§ DATA SHOWN:
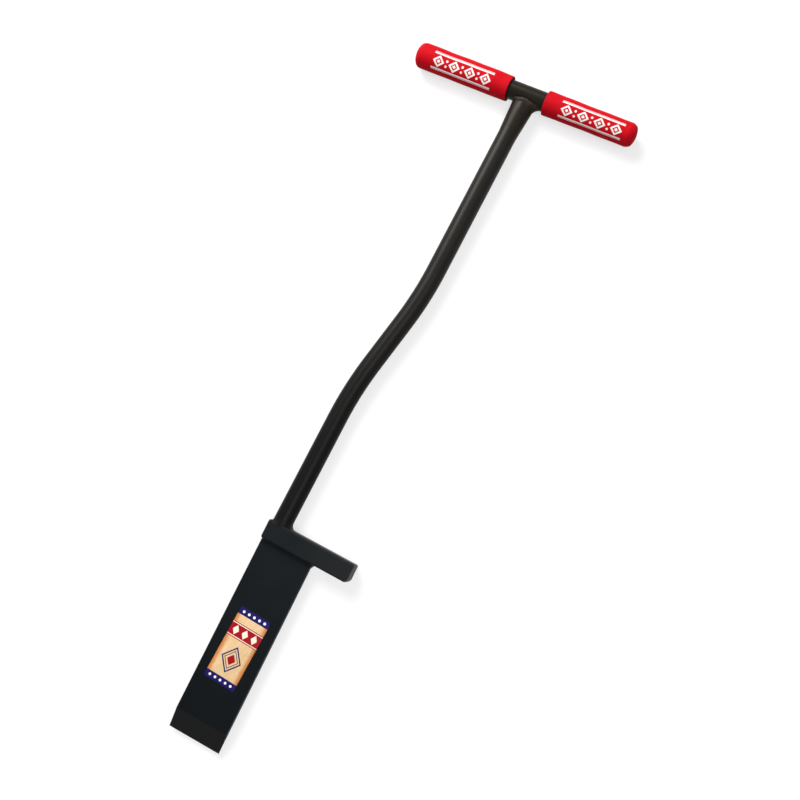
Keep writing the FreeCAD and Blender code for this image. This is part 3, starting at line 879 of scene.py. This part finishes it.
class PLANTINGBAR_OT_stage(bpy.types.Operator):
    """Build the studio: a pale floor that turns white with the distance, a white surround, soft lamps and
    the camera"""
    bl_idname = "planting_bar.stage"
    bl_label = "Studio"

    def execute(self, context):
        floor_mesh = bpy.data.meshes.new("studio_floor")
        floor_mesh.from_pydata([(-FLOOR, -FLOOR, 0), (FLOOR, -FLOOR, 0), (FLOOR, FLOOR, 0),
                                (-FLOOR, FLOOR, 0)], [], [(0, 1, 2, 3)])
        floor = bpy.data.objects.new("studio_floor", floor_mesh)
        context.scene.collection.objects.link(floor)
        paint = Paint(bpy.data.materials.new("studio_white"))
        seen = paint.shown()
        pale = paint.blend(seen, (0.30, 0.30, 0.30), (0.92, 0.92, 0.92))
        lit = paint.node("ShaderNodeBsdfDiffuse", {}, {"Color": pale})
        bright = paint.node("ShaderNodeEmission", {}, {"Color": WHITE, "Strength": 1.0})
        where = paint.place()
        far = (where.part(0) ** 2.0 + where.part(1) ** 2.0) ** 0.5
        share = seen * far.fade(900.0, 2600.0, 0.66, 1.0)
        mixed = paint.node("ShaderNodeMixShader", {}, {0: share, 1: lit, 2: bright})
        paint.node("ShaderNodeOutputMaterial", {}, {"Surface": mixed})
        floor_mesh.materials.append(paint.owner)

        world = bpy.data.worlds.new("studio_surround")
        context.scene.world = world
        surround = Paint(world)
        strength = surround.shown().fade(0.0, 1.0, SURROUND_LIGHT, 1.0)
        sky = surround.node("ShaderNodeBackground", {}, {"Color": WHITE, "Strength": strength})
        surround.node("ShaderNodeOutputWorld", {}, {"Surface": sky})

        for name, size, energy, place, target, spread in LAMPS:
            lamp = bpy.data.lights.new(name, "AREA")
            lamp.shape = "SQUARE"
            lamp.size = size
            lamp.energy = energy
            lamp.spread = math.radians(spread)
            holder = bpy.data.objects.new(name, lamp)
            holder.location = place
            aim = Vector(target) - holder.location
            holder.rotation_euler = aim.to_track_quat("-Z", "Y").to_euler()
            holder.visible_camera = False
            context.scene.collection.objects.link(holder)

        lens = bpy.data.cameras.new("studio_camera")
        lens.lens = 45.0
        lens.sensor_width = 36.0
        camera = bpy.data.objects.new("studio_camera", lens)
        camera.location = CAMERA_PLACE
        camera.rotation_euler = Euler(CAMERA_TURN, "XYZ")
        context.scene.collection.objects.link(camera)
        context.scene.camera = camera
        context.scene.view_settings.view_transform = "Standard"
        return {"FINISHED"}


OPERATORS = (
    PLANTINGBAR_OT_blade, PLANTINGBAR_OT_foot_step, PLANTINGBAR_OT_shaft,
    PLANTINGBAR_OT_crossbar, PLANTINGBAR_OT_grips, PLANTINGBAR_OT_blade_weld,
    PLANTINGBAR_OT_foot_weld, PLANTINGBAR_OT_handle_weld, PLANTINGBAR_OT_label,
    PLANTINGBAR_OT_stage,
)


class PLANTINGBAR_PT_pieces(bpy.types.Panel):
    """Lists the pieces of the planting bar, with their sizes and finishes"""
    bl_idname = "PLANTINGBAR_PT_pieces"
    bl_label = "Planting Bar"
    bl_space_type = "VIEW_3D"
    bl_region_type = "UI"
    bl_category = "Planting Bar"

    def draw(self, context):
        for operator in OPERATORS:
            self.layout.operator(operator.bl_idname)
        for group in (context.scene.planting_bar, context.scene.planting_bar_finish):
            box = self.layout.box()
            for key in group.__annotations__:
                box.prop(group, key)


CLASSES = (PlantingBarSizes, PlantingBarFinish, *OPERATORS, PLANTINGBAR_PT_pieces)


def register():
    for entry in CLASSES:
        bpy.utils.register_class(entry)
    bpy.types.Scene.planting_bar = PointerProperty(type=PlantingBarSizes)
    bpy.types.Scene.planting_bar_finish = PointerProperty(type=PlantingBarFinish)


def unregister():
    del bpy.types.Scene.planting_bar_finish
    del bpy.types.Scene.planting_bar
    for entry in reversed(CLASSES):
        bpy.utils.unregister_class(entry)


def main():
    register()
    for operator in OPERATORS:
        group, name = operator.bl_idname.split(".")
        getattr(getattr(bpy.ops, group), name)()


if __name__ == "__main__":
    main()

§ OBJECTIVE: Return exactly the opening lines of the listing above, ending with the line that has "floor_mesh.materials.append(paint.owner)".

§ SOLUTION FOR THIS EXERCISE:
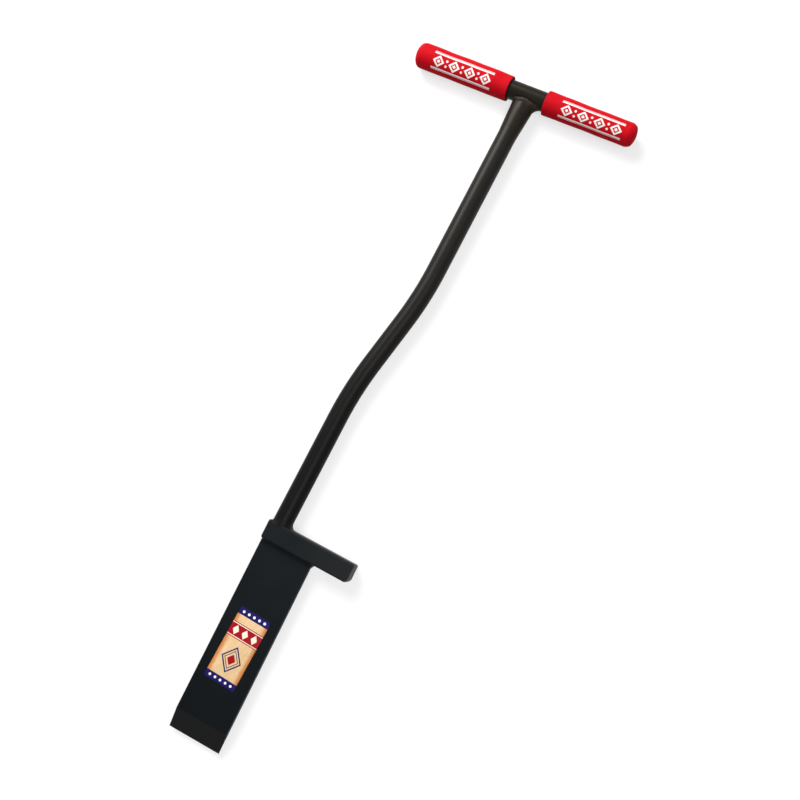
Keep writing the FreeCAD and Blender code for this image. This is part 3, starting at line 879 of scene.py. This part finishes it.
class PLANTINGBAR_OT_stage(bpy.types.Operator):
    """Build the studio: a pale floor that turns white with the distance, a white surround, soft lamps and
    the camera"""
    bl_idname = "planting_bar.stage"
    bl_label = "Studio"

    def execute(self, context):
        floor_mesh = bpy.data.meshes.new("studio_floor")
        floor_mesh.from_pydata([(-FLOOR, -FLOOR, 0), (FLOOR, -FLOOR, 0), (FLOOR, FLOOR, 0),
                                (-FLOOR, FLOOR, 0)], [], [(0, 1, 2, 3)])
        floor = bpy.data.objects.new("studio_floor", floor_mesh)
        context.scene.collection.objects.link(floor)
        paint = Paint(bpy.data.materials.new("studio_white"))
        seen = paint.shown()
        pale = paint.blend(seen, (0.30, 0.30, 0.30), (0.92, 0.92, 0.92))
        lit = paint.node("ShaderNodeBsdfDiffuse", {}, {"Color": pale})
        bright = paint.node("ShaderNodeEmission", {}, {"Color": WHITE, "Strength": 1.0})
        where = paint.place()
        far = (where.part(0) ** 2.0 + where.part(1) ** 2.0) ** 0.5
        share = seen * far.fade(900.0, 2600.0, 0.66, 1.0)
        mixed = paint.node("ShaderNodeMixShader", {}, {0: share, 1: lit, 2: bright})
        paint.node("ShaderNodeOutputMaterial", {}, {"Surface": mixed})
        floor_mesh.materials.append(paint.owner)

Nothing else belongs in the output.